As technology transforms how art is bought and sold, investors must stay informed to manage taxes effectively.

Balancing Beauty and Tax Efficiency

Investing in art offers a unique blend of financial potential, cultural enrichment, and tax opportunities. From charitable deductions to estate planning advantages, there are legitimate ways to reduce tax burdens while enjoying the benefits of ownership.

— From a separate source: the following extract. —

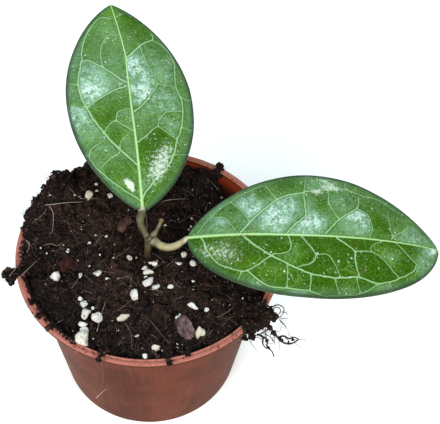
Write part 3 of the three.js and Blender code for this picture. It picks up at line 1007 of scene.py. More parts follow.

However, art investment also carries distinct liabilities , including capital gains taxes, high transaction costs, and market uncertainty. It is not a liquid asset and requires careful planning, documentation, and professional guidance.

To summarize:

Key Aspect Tax Implication
Capital Gains Tax Up to 28% (U.S. collectible rate)
Charitable Donations Deductible at fair market value if held >1 year
Estate Planning Can reduce taxable estate via gifts or trusts
Business Ownership Potential depreciation or expense deductions
International Sales Subject to varying local CGT rules

In short, art can be a rewarding investment , financially, intellectually, and emotionally , if managed strategically. Whether you’re a passionate collector or a savvy investor, understanding the tax benefits and liabilities of art investment will help you make smarter, more profitable, and more compliant decisions.